Note: The figure plots the averages for the eligible US dollar-denominated group (red dashed line) and the non-eligible US dollar-denominated group (blue line) minus the respective pre-announcement average.

The underlying analysis in Corradin and Rodriguez-Moreno (2016) provides further empirical support for the impact of ECB collateral policy and liquidity conditions created by the ECB on asset prices. Overall, our results suggest that broadening the collateral set and ensuring banks’ continued access to liquidity could also be effective through the implied lowering of yields on targeted securities. Financial institutions play a key role as credit providers in the economy, and liquidity crises arise when they become funding-constrained. In such crises, financial institutions’ ability to borrow against their securities plays a key role, as Bagehot (1873) originally pointed out.[5] To alleviate the financial institutions’ funding problems and their repercussions on the real economy, central banks can rely on their collateral framework and credit operations as important instruments of monetary policy to supplement the standard interest rate tool.

References

Ashcraft, A., Gârleanu, N. and Pedersen, L.H. (2011), “Two monetary tools: interest rates and haircuts”, NBER Macroeconomics Annual 2010, Vol. 25, University of Chicago Press, pp. 144-180.

Bagehot, W. (1873), “Lombard street: a description of the money market”, Richard D. Irwin, Homewood, IL (reprinted in 1962).

Bindseil, U. and Laeven, L. (2017), “Confusion about the lender of last resort”, Vox EU.

Corradin, S. and Rodriguez-Moreno, M. (2016), “Violating the law of one price: the role of non-conventional monetary policy”, Working Paper Series, No 1927, ECB, Frankfurt am Main, July.

European Central Bank (2015), The financial risk management of the Eurosystem’s monetary policy operations, July.

Gârleanu, N. and Pedersen, L. H. (2011), “Margin-based asset pricing and deviations from the law of one price”, Review of Financial Studies, Vol. 24, No 6, pp. 1980-2022.

Gorton, G. and Metrick, A. (2012), “Securitized banking and the run on repo,” Journal of Financial Economics, Vol. 104, No 3, pp. 425-451.

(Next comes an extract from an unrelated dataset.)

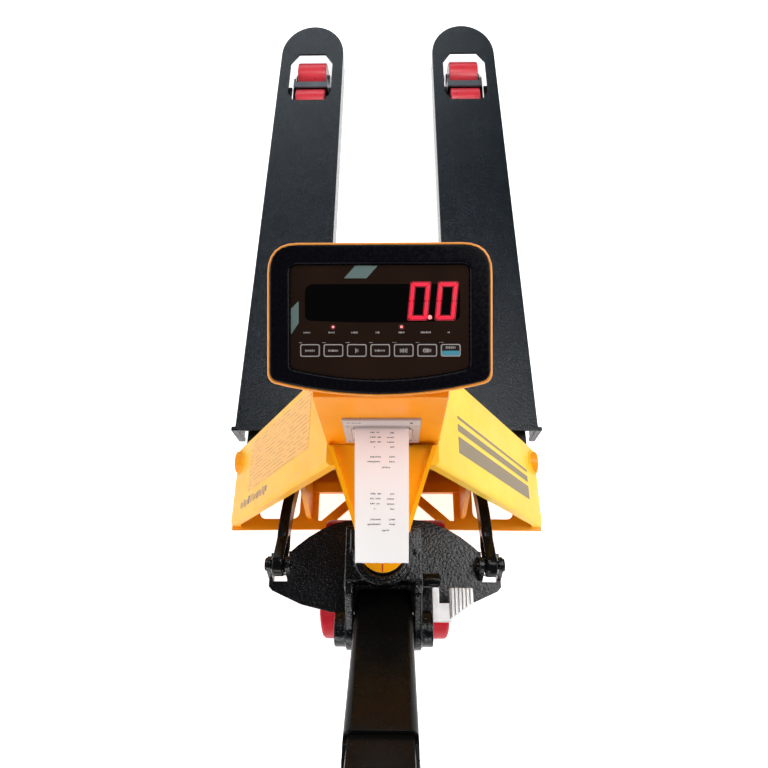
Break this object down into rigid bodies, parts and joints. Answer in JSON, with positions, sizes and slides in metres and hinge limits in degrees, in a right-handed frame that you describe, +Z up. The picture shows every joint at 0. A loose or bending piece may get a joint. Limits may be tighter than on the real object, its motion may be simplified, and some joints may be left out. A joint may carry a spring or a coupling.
{
  "type": "pallet scale",
  "caption": "Hand pallet truck with weighing fork covers, an indicator on a short tower, a ticket printer, a steered hydraulic pump and a tilting drawbar.",
  "frame": {"origin": "on the floor under the middle of the outline", "axes": "+Z up, +Y towards the fork tips, +X to the operator's right when standing behind the drawbar"},
  "size_m": [0.564, 2.1134, 0.9975],
  "materials": {
    "frame_paint": "semi-gloss powder coat",
    "cover_paint": "fine hammertone",
    "hammer_black": "coarse hammertone",
    "gloss_black": "gloss",
    "grip_plastic": "satin",
    "aluminium": "cast",
    "steel": "turned",
    "red_tread": "polyurethane",
    "hub_cast": "painted",
    "dark_plastic": "moulded",
    "grey_plastic": "moulded",
    "bezel_black": "satin",
    "face_black": "gloss film",
    "board_green": "circuit board",
    "platen_rubber": "matte",
    "paper": "thermal paper",
    "key_film": "printed film"
  },
  "bodies": {
    "chassis": {"base_plate": "frame_paint", "rib_plates": "frame_paint", "wing_left": "frame_paint", "wing_right": "frame_paint", "front_wall": "frame_paint", "nose": "frame_paint", "tower": "frame_paint", "tower_rear_cover": "frame_paint", "inner_fork_left": "frame_paint", "inner_fork_right": "frame_paint", "fork_cover_left": "cover_paint", "fork_cover_right": "cover_paint", "load_cells": "aluminium", "load_cell_fittings": "aluminium", "frame_hinge_pins": "steel", "piston_rod": "steel", "battery": "dark_plastic", "junction_box": "grey_plastic", "indicator_housing": "frame_paint", "indicator_bezel": "bezel_black", "faceplate": "face_black", "circuit_board": "board_green", "printer_frame": "grey_plastic", "receipt_paper": "paper"},
    "lid": {"printer_door": "grey_plastic"},
    "platen": {"platen_roller": "platen_rubber"},
    "roll": {"paper_roll": "paper"},
    "button_1": {"key_1": "key_film"},
    "button_2": {"key_2": "key_film"},
    "button_3": {"key_3": "key_film"},
    "button_4": {"key_4": "key_film"},
    "button_5": {"key_5": "key_film"},
    "button_6": {"key_6": "key_film"},
    "button_7": {"key_7": "key_film"},
    "lift_base": {"thrust_plate": "hammer_black", "ear_pins": "steel", "thrust_bearing": "steel"},
    "pump": {"pump_body": "hammer_black", "pump_head": "hammer_black", "wheel_axle": "steel", "handle_axle": "steel"},
    "steer_wheel_left": {"steer_hub_left": "hub_cast", "steer_tyre_left": "red_tread"},
    "steer_wheel_right": {"steer_hub_right": "hub_cast", "steer_tyre_right": "red_tread"},
    "pedal": {"release_pedal": "aluminium"},
    "drawbar": {"drawbar_sleeve": "gloss_black", "drawbar_tube": "gloss_black", "grip_loop": "grip_plastic"},
    "lever": {"control_lever": "grip_plastic"},
    "rocker": {"torsion_shaft": "steel", "rocker_arms": "hammer_black", "push_levers": "hammer_black"},
    "rods": {"push_rods": "hammer_black"},
    "frames": {"roller_frames": "hammer_black"},
    "bogie": {"bogies": "hammer_black"},
    "load_roller_lf": {"roller_left_front": "red_tread"},
    "load_roller_lr": {"roller_left_rear": "red_tread"},
    "load_roller_rf": {"roller_right_front": "red_tread"},
    "load_roller_rr": {"roller_right_rear": "red_tread"}
  },
  "joints": [
    {"name": "lift", "type": "slide", "parent": "chassis", "child": "lift_base", "axis": [0, 0, -1], "range_m": [0, 0.11]},
    {"name": "steer", "type": "hinge", "parent": "lift_base", "child": "pump", "pos_m": [0, -0.34631, 0.186], "axis": [0, 0, 1], "range_deg": [-80, 80]},
    {"name": "steer_wheel_left_spin", "type": "hinge", "parent": "pump", "child": "steer_wheel_left", "pos_m": [-0.071, -0.34631, 0.09], "axis": [1, 0, 0], "continuous": true},
    {"name": "steer_wheel_right_spin", "type": "hinge", "parent": "pump", "child": "steer_wheel_right", "pos_m": [0.071, -0.34631, 0.09], "axis": [1, 0, 0], "continuous": true},
    {"name": "drawbar_tilt", "type": "hinge", "parent": "pump", "child": "drawbar", "pos_m": [0, -0.42631, 0.25], "axis": [1, 0, 0], "range_deg": [-38, 40]},
    {"name": "lever_tilt", "type": "hinge", "parent": "drawbar", "child": "lever", "pos_m": [0, -0.98554, 0.91646], "axis": [1, 0, 0], "range_deg": [-10, 10]},
    {"name": "pedal_press", "type": "hinge", "parent": "pump", "child": "pedal", "pos_m": [0.064, -0.36631, 0.24], "axis": [1, 0, 0], "range_deg": [0, 8], "stiffness_Nm_per_rad": 2, "springref_deg": -11.46},
    {"name": "rocker_turn", "type": "hinge", "parent": "chassis", "child": "rocker", "pos_m": [0, -0.15431, 0.091], "axis": [1, 0, 0], "range_deg": [0, 29.3]},
    {"name": "rods_level", "type": "hinge", "parent": "rocker", "child": "rods", "pos_m": [0.195, -0.16873, 0.03585], "axis": [1, 0, 0], "range_deg": [-29.3, 0]},
    {"name": "frames_drop", "type": "hinge", "parent": "chassis", "child": "frames", "pos_m": [0.195, 0.73471, 0.024], "axis": [1, 0, 0], "range_deg": [-56.12, 0]},
    {"name": "bogie_level", "type": "hinge", "parent": "frames", "child": "bogie", "pos_m": [0.195, 0.85869, 0.04], "axis": [1, 0, 0], "range_deg": [0, 56.12]},
    {"name": "load_roller_lf_spin", "type": "hinge", "parent": "bogie", "child": "load_roller_lf", "pos_m": [-0.195, 0.90869, 0.04], "axis": [1, 0, 0], "continuous": true},
    {"name": "load_roller_lr_spin", "type": "hinge", "parent": "bogie", "child": "load_roller_lr", "pos_m": [-0.195, 0.80869, 0.04], "axis": [1, 0, 0], "continuous": true},
    {"name": "load_roller_rf_spin", "type": "hinge", "parent": "bogie", "child": "load_roller_rf", "pos_m": [0.195, 0.90869, 0.04], "axis": [1, 0, 0], "continuous": true},
    {"name": "load_roller_rr_spin", "type": "hinge", "parent": "bogie", "child": "load_roller_rr", "pos_m": [0.195, 0.80869, 0.04], "axis": [1, 0, 0], "continuous": true},
    {"name": "lid_open", "type": "hinge", "parent": "chassis", "child": "lid", "pos_m": [0, -0.23381, 0.4475], "axis": [1, 0, 0], "range_deg": [0, 80]},
    {"name": "platen_spin", "type": "hinge", "parent": "lid", "child": "platen", "pos_m": [0, -0.22831, 0.475], "axis": [1, 0, 0], "continuous": true},
    {"name": "paper_roll_spin", "type": "hinge", "parent": "chassis", "child": "roll", "pos_m": [0, -0.20931, 0.462], "axis": [1, 0, 0], "continuous": true},
    {"name": "button_1_press", "type": "slide", "parent": "chassis", "child": "button_1", "axis": [0, 0.4226, -0.9063], "range_m": [0, 0.0006], "stiffness_N_per_m": 600, "springref_m": -0.0004},
    {"name": "button_2_press", "type": "slide", "parent": "chassis", "child": "button_2", "axis": [0, 0.4226, -0.9063], "range_m": [0, 0.0006], "stiffness_N_per_m": 600, "springref_m": -0.0004},
    {"name": "button_3_press", "type": "slide", "parent": "chassis", "child": "button_3", "axis": [0, 0.4226, -0.9063], "range_m": [0, 0.0006], "stiffness_N_per_m": 600, "springref_m": -0.0004},
    {"name": "button_4_press", "type": "slide", "parent": "chassis", "child": "button_4", "axis": [0, 0.4226, -0.9063], "range_m": [0, 0.0006], "stiffness_N_per_m": 600, "springref_m": -0.0004},
    {"name": "button_5_press", "type": "slide", "parent": "chassis", "child": "button_5", "axis": [0, 0.4226, -0.9063], "range_m": [0, 0.0006], "stiffness_N_per_m": 600, "springref_m": -0.0004},
    {"name": "button_6_press", "type": "slide", "parent": "chassis", "child": "button_6", "axis": [0, 0.4226, -0.9063], "range_m": [0, 0.0006], "stiffness_N_per_m": 600, "springref_m": -0.0004},
    {"name": "button_7_press", "type": "slide", "parent": "chassis", "child": "button_7", "axis": [0, 0.4226, -0.9063], "range_m": [0, 0.0006], "stiffness_N_per_m": 600, "springref_m": -0.0004}
  ],
  "couplings": [
    {"joint": "rocker_turn", "follows": "lift", "rad_per_m": 4.6489},
    {"joint": "rods_level", "follows": "lift", "rad_per_m": -4.6489},
    {"joint": "frames_drop", "follows": "lift", "rad_per_m": -8.9039},
    {"joint": "bogie_level", "follows": "lift", "rad_per_m": 8.9039}
  ]
}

  1. Disclaimer: This article was written by Stefano Corradin (Senior Economist, Directorate General Research, Financial Research Division). The author thanks Ulrich Bindseil, Paul Dudenhefer, Simone Manganelli, Geoff Kenny, Benjamin Sahel and Andries Visser for their comments. The views expressed here are those of the author and do not necessarily represent the views of the European Central Bank and the Eurosystem.
  2. On the same date the ECB announced that, consistently with the temporary expansion of the collateral pool, the Eurosystem would also enhance its provision of longer-term refinancing allowing all longer-term refinancing operations to be carried out through a fixed rate tender procedure with full allotment until March 2009. Under fixed rate full allotment counterparties have their liquidity bids fully satisfied, against adequate collateral, and on the condition of financial soundness.
  3. See ECB (2015) for an overview of the risk control measures available to the Eurosystem.
  4. The analysis also covers the second change in the collateral eligibility criteria (September 2012). Once again there is an impact, but this time it is smaller, i.e. 7 basis points overall. One possible reason is that during the first eligibility window the additional haircut is 8%, while during the second it is 16%.